──────── DATA SECTION ────────

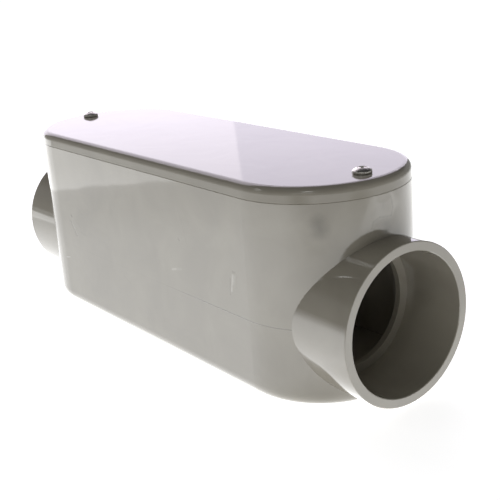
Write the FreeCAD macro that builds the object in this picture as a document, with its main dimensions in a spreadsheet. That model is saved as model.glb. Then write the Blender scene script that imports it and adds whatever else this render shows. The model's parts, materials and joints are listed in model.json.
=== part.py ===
import FreeCAD, Part
import math
import os
import Sketcher

# Straight-through PVC conduit body for 2-inch trade size conduit, in millimetres.
#
# X runs along the two hubs, Y across the box and Z up.  The origin is on the
# underside of the box, midway between the hubs.  Five pieces: a one-piece moulded
# housing, a lift-off cover, a flat gasket held in the cover, and two cover screws.

SHEET = "sizes"

SIZES = [
    ("body_length", 245.0, "box, outside, over its two round ends"),
    ("body_width", 80.3, "box, outside, which is also the width of its round ends"),
    ("body_height", 87.3, "box, from the underside to the rim"),
    ("body_foot_round", 6.5, "radius round the bottom edge of the box"),
    ("rim_edge_break", 0.15, "chamfer on the box and on the cover along their joint"),
    ("wall", 4.0, "side walls at the rim"),
    ("floor", 4.0, "floor of the box"),
    ("core_draft", 0.5, "draft of the wiring space, in degrees"),
    ("hub_diameter", 69.0, "outside of each hub"),
    ("hub_axis_height", 34.8, "hub centre line over the underside"),
    ("hub_span", 268.0, "from one hub mouth to the other"),
    ("hub_edge_break", 0.3, "chamfer on the outer edge of a hub mouth"),
    ("socket_diameter", 60.8, "socket for a conduit of 60.3 mm"),
    ("socket_depth", 30.0, "from a hub mouth to the conduit stop"),
    ("socket_lead", 0.3, "chamfer at a socket mouth"),
    ("throat_diameter", 52.2, "bore past the conduit stop, as wide as the conduit inside"),
    ("stop_thickness", 4.2, "wall behind the conduit stop"),
    ("throat_lead", 1.5, "chamfer where wires pass from a throat into the wiring space"),
    ("boss_diameter", 10.4, "screw boss"),
    ("boss_root", 67.3, "height at which a screw boss grows out of the hub wall"),
    ("pilot_diameter", 3.6, "hole in a boss for the core of a screw"),
    ("pilot_depth", 13.5, "depth of that hole under the rim"),
    ("screw_span", 221.2, "between the two screw centres"),
    ("cover_height", 6.4, "cover, from the rim to its flat top"),
    ("cover_draft", 3.0, "draft of the cover's outer wall, in degrees"),
    ("cover_round", 3.3, "round on the top edge of the cover"),
    ("cover_skirt", 2.0, "width of the skirt that sits on the rim"),
    ("cover_pan", 1.2, "depth of the relief inside the gasket"),
    ("cover_hole_diameter", 4.6, "screw clearance in the cover and gasket"),
    ("gasket_thickness", 2.4, "gasket as pressed, which is also its recess"),
    ("gasket_gap", 0.3, "room between the gasket and the skirt"),
    ("window_length", 203.0, "opening in the gasket"),
    ("window_width", 61.0, "opening in the gasket"),
    ("window_corner", 22.0, "corner radius of that opening"),
    ("head_diameter", 8.1, "pan head"),
    ("head_height", 2.8, "pan head"),
    ("head_edge", 1.3, "height of the head's straight edge, under its dome"),
    ("shank_diameter", 3.4, "core of the screw, inside its thread"),
    ("shank_length", 15.9, "under the head"),
    ("point_chamfer", 0.9, "taper at the end of the screw"),
    ("recess_length", 4.4, "cross recess, across two wings"),
    ("recess_width", 1.1, "cross recess, one wing"),
    ("recess_depth", 1.8, "cross recess"),
    ("recess_draft", 6.0, "draft of the recess walls, in degrees"),
]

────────

■ STATED EXERCISE ■
Copy out the whole listing exactly.

■ WORKED SOLUTION ■
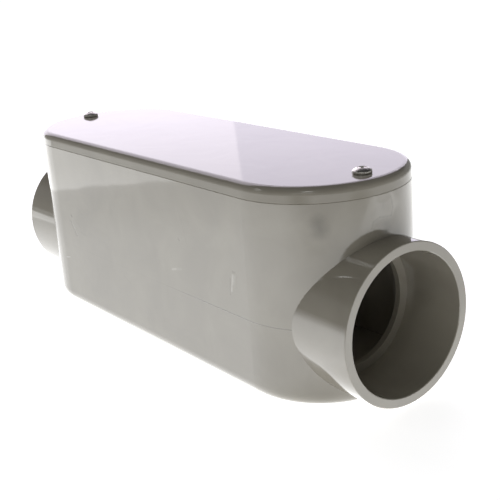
Write the FreeCAD macro that builds the object in this picture as a document, with its main dimensions in a spreadsheet. That model is saved as model.glb. Then write the Blender scene script that imports it and adds whatever else this render shows. The model's parts, materials and joints are listed in model.json.
=== part.py ===
import FreeCAD, Part
import math
import os
import Sketcher

# Straight-through PVC conduit body for 2-inch trade size conduit, in millimetres.
#
# X runs along the two hubs, Y across the box and Z up.  The origin is on the
# underside of the box, midway between the hubs.  Five pieces: a one-piece moulded
# housing, a lift-off cover, a flat gasket held in the cover, and two cover screws.

SHEET = "sizes"

SIZES = [
    ("body_length", 245.0, "box, outside, over its two round ends"),
    ("body_width", 80.3, "box, outside, which is also the width of its round ends"),
    ("body_height", 87.3, "box, from the underside to the rim"),
    ("body_foot_round", 6.5, "radius round the bottom edge of the box"),
    ("rim_edge_break", 0.15, "chamfer on the box and on the cover along their joint"),
    ("wall", 4.0, "side walls at the rim"),
    ("floor", 4.0, "floor of the box"),
    ("core_draft", 0.5, "draft of the wiring space, in degrees"),
    ("hub_diameter", 69.0, "outside of each hub"),
    ("hub_axis_height", 34.8, "hub centre line over the underside"),
    ("hub_span", 268.0, "from one hub mouth to the other"),
    ("hub_edge_break", 0.3, "chamfer on the outer edge of a hub mouth"),
    ("socket_diameter", 60.8, "socket for a conduit of 60.3 mm"),
    ("socket_depth", 30.0, "from a hub mouth to the conduit stop"),
    ("socket_lead", 0.3, "chamfer at a socket mouth"),
    ("throat_diameter", 52.2, "bore past the conduit stop, as wide as the conduit inside"),
    ("stop_thickness", 4.2, "wall behind the conduit stop"),
    ("throat_lead", 1.5, "chamfer where wires pass from a throat into the wiring space"),
    ("boss_diameter", 10.4, "screw boss"),
    ("boss_root", 67.3, "height at which a screw boss grows out of the hub wall"),
    ("pilot_diameter", 3.6, "hole in a boss for the core of a screw"),
    ("pilot_depth", 13.5, "depth of that hole under the rim"),
    ("screw_span", 221.2, "between the two screw centres"),
    ("cover_height", 6.4, "cover, from the rim to its flat top"),
    ("cover_draft", 3.0, "draft of the cover's outer wall, in degrees"),
    ("cover_round", 3.3, "round on the top edge of the cover"),
    ("cover_skirt", 2.0, "width of the skirt that sits on the rim"),
    ("cover_pan", 1.2, "depth of the relief inside the gasket"),
    ("cover_hole_diameter", 4.6, "screw clearance in the cover and gasket"),
    ("gasket_thickness", 2.4, "gasket as pressed, which is also its recess"),
    ("gasket_gap", 0.3, "room between the gasket and the skirt"),
    ("window_length", 203.0, "opening in the gasket"),
    ("window_width", 61.0, "opening in the gasket"),
    ("window_corner", 22.0, "corner radius of that opening"),
    ("head_diameter", 8.1, "pan head"),
    ("head_height", 2.8, "pan head"),
    ("head_edge", 1.3, "height of the head's straight edge, under its dome"),
    ("shank_diameter", 3.4, "core of the screw, inside its thread"),
    ("shank_length", 15.9, "under the head"),
    ("point_chamfer", 0.9, "taper at the end of the screw"),
    ("recess_length", 4.4, "cross recess, across two wings"),
    ("recess_width", 1.1, "cross recess, one wing"),
    ("recess_depth", 1.8, "cross recess"),
    ("recess_draft", 6.0, "draft of the recess walls, in degrees"),
]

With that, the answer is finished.